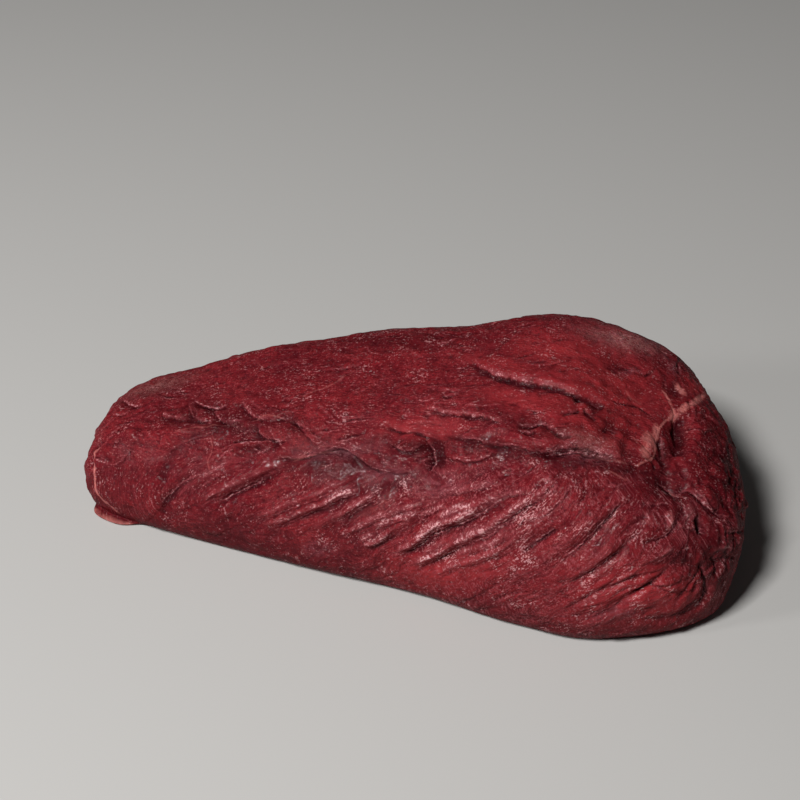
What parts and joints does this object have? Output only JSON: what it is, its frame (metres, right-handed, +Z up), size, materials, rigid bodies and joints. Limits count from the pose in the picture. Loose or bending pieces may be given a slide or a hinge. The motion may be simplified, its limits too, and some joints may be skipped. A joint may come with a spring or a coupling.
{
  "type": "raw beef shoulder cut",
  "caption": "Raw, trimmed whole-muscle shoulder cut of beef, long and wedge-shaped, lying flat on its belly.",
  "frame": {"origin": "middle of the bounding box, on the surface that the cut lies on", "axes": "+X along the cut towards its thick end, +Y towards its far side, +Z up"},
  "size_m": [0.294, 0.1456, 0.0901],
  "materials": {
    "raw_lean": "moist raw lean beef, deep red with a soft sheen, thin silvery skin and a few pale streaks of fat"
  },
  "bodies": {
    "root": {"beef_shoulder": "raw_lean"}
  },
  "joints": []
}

:::::

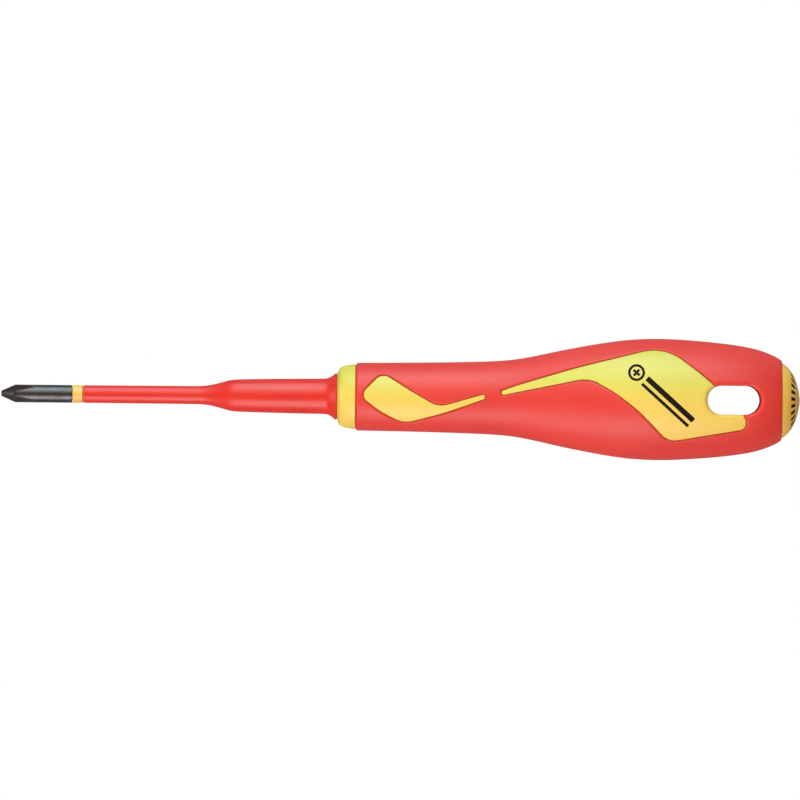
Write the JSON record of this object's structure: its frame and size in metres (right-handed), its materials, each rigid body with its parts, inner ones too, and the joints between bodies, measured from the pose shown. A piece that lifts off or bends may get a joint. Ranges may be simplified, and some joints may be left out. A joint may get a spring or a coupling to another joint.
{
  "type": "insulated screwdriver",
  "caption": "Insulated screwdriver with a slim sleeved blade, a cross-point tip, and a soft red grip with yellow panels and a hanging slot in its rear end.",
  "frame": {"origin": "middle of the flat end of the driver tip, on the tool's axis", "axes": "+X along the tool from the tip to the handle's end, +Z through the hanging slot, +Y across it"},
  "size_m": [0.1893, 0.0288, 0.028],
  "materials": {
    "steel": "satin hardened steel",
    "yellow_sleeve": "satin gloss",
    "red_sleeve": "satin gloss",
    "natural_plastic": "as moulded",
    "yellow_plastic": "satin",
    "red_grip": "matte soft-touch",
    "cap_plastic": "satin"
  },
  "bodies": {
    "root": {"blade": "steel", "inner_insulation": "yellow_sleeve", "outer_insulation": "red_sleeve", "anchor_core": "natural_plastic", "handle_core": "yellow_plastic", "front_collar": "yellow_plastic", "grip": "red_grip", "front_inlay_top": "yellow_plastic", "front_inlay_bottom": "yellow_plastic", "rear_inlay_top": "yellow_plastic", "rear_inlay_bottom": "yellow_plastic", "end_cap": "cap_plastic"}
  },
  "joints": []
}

:::::

Task requirements: Scan the listing above and copy all lines containing the word "that".

Exercise result:
  "frame": {"origin": "middle of the bounding box, on the surface that the cut lies on", "axes": "+X along the cut towards its thick end, +Y towards its far side, +Z up"},
Write the JSON record of this object's structure: its frame and size in metres (right-handed), its materials, each rigid body with its parts, inner ones too, and the joints between bodies, measured from the pose shown. A piece that lifts off or bends may get a joint. Ranges may be simplified, and some joints may be left out. A joint may get a spring or a coupling to another joint.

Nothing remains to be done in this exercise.